Records supplied:
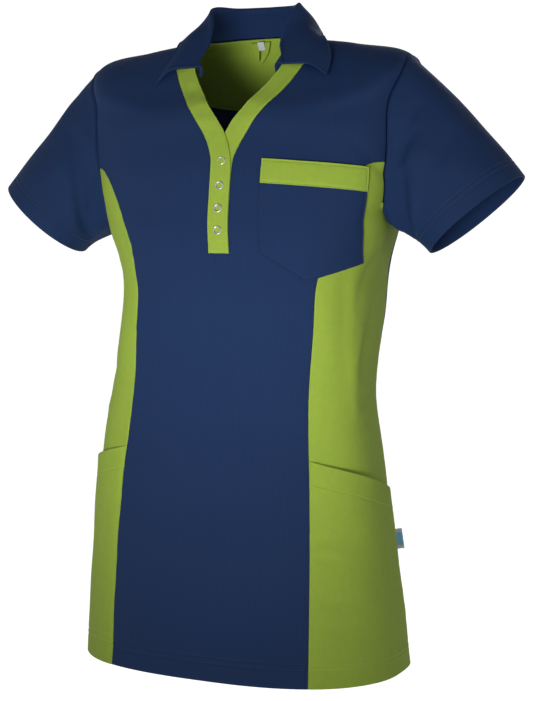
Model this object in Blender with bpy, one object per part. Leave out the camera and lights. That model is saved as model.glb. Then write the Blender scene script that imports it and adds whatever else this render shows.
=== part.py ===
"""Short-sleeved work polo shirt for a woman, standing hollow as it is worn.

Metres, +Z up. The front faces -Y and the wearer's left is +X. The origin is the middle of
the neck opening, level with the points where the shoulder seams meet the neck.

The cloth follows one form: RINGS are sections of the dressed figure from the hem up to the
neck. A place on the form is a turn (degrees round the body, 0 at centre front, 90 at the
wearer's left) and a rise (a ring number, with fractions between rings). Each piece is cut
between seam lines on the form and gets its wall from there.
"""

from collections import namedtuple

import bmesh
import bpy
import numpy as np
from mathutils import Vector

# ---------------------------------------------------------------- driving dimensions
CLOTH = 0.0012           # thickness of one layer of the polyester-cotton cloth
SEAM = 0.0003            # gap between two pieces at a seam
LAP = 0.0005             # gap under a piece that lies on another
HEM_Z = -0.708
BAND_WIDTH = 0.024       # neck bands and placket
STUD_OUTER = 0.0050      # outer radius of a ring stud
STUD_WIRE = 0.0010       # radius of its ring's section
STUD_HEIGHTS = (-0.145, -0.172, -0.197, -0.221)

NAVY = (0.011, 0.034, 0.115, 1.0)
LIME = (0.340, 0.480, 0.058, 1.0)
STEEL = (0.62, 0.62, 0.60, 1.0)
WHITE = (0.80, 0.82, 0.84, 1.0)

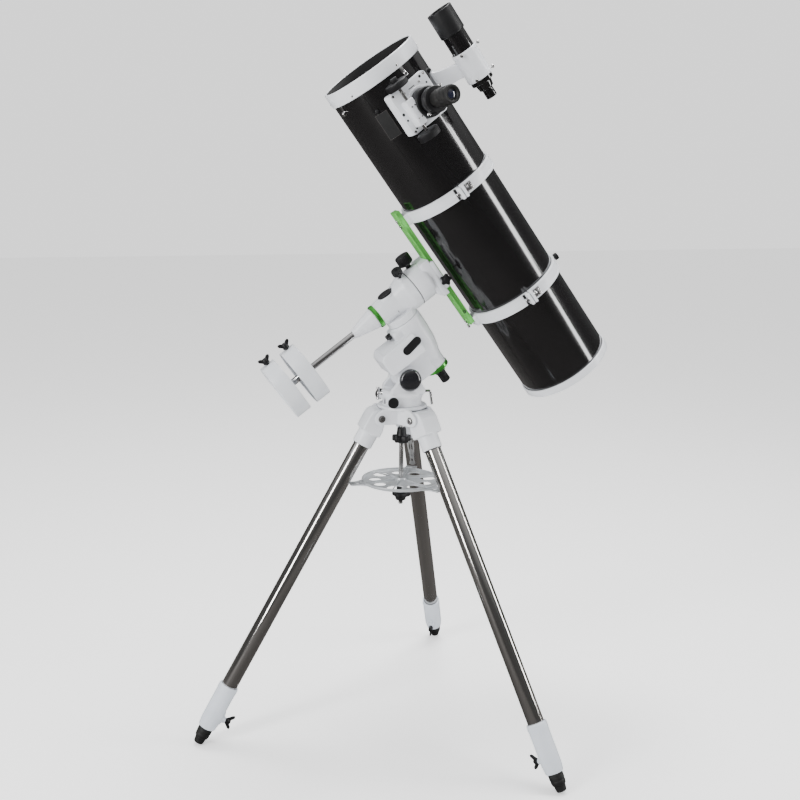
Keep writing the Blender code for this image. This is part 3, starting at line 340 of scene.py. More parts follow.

Exercise: Using the data above, return each line exactly as written.

Solution:
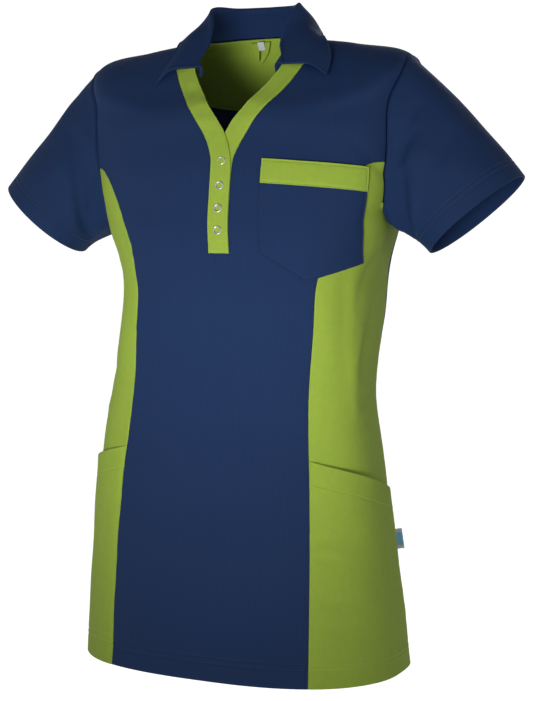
Model this object in Blender with bpy, one object per part. Leave out the camera and lights. That model is saved as model.glb. Then write the Blender scene script that imports it and adds whatever else this render shows.
=== part.py ===
"""Short-sleeved work polo shirt for a woman, standing hollow as it is worn.

Metres, +Z up. The front faces -Y and the wearer's left is +X. The origin is the middle of
the neck opening, level with the points where the shoulder seams meet the neck.

The cloth follows one form: RINGS are sections of the dressed figure from the hem up to the
neck. A place on the form is a turn (degrees round the body, 0 at centre front, 90 at the
wearer's left) and a rise (a ring number, with fractions between rings). Each piece is cut
between seam lines on the form and gets its wall from there.
"""

from collections import namedtuple

import bmesh
import bpy
import numpy as np
from mathutils import Vector

# ---------------------------------------------------------------- driving dimensions
CLOTH = 0.0012           # thickness of one layer of the polyester-cotton cloth
SEAM = 0.0003            # gap between two pieces at a seam
LAP = 0.0005             # gap under a piece that lies on another
HEM_Z = -0.708
BAND_WIDTH = 0.024       # neck bands and placket
STUD_OUTER = 0.0050      # outer radius of a ring stud
STUD_WIRE = 0.0010       # radius of its ring's section
STUD_HEIGHTS = (-0.145, -0.172, -0.197, -0.221)

NAVY = (0.011, 0.034, 0.115, 1.0)
LIME = (0.340, 0.480, 0.058, 1.0)
STEEL = (0.62, 0.62, 0.60, 1.0)
WHITE = (0.80, 0.82, 0.84, 1.0)

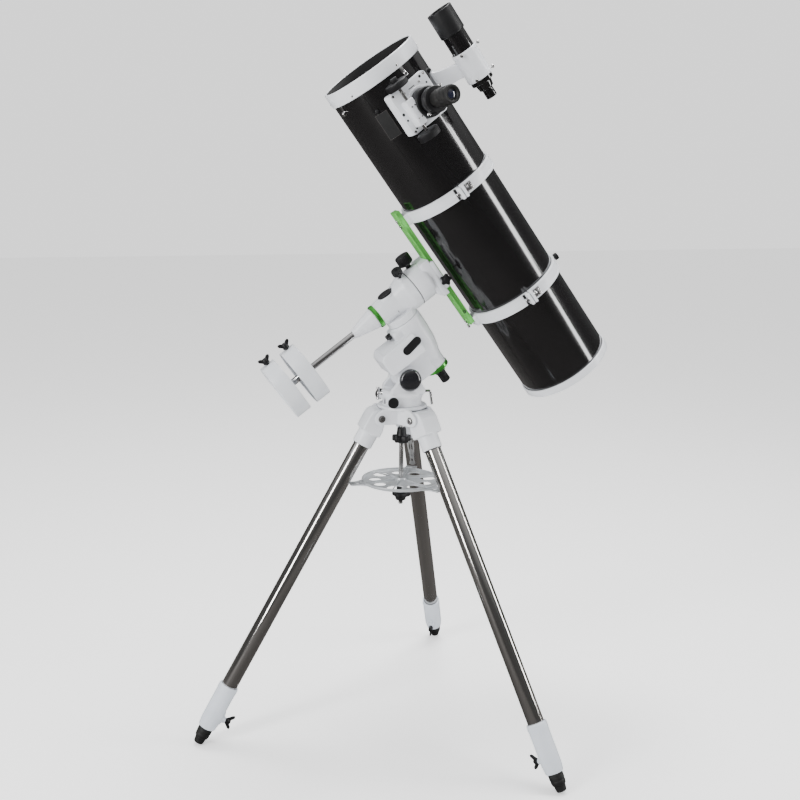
Keep writing the Blender code for this image. This is part 3, starting at line 340 of scene.py. More parts follow.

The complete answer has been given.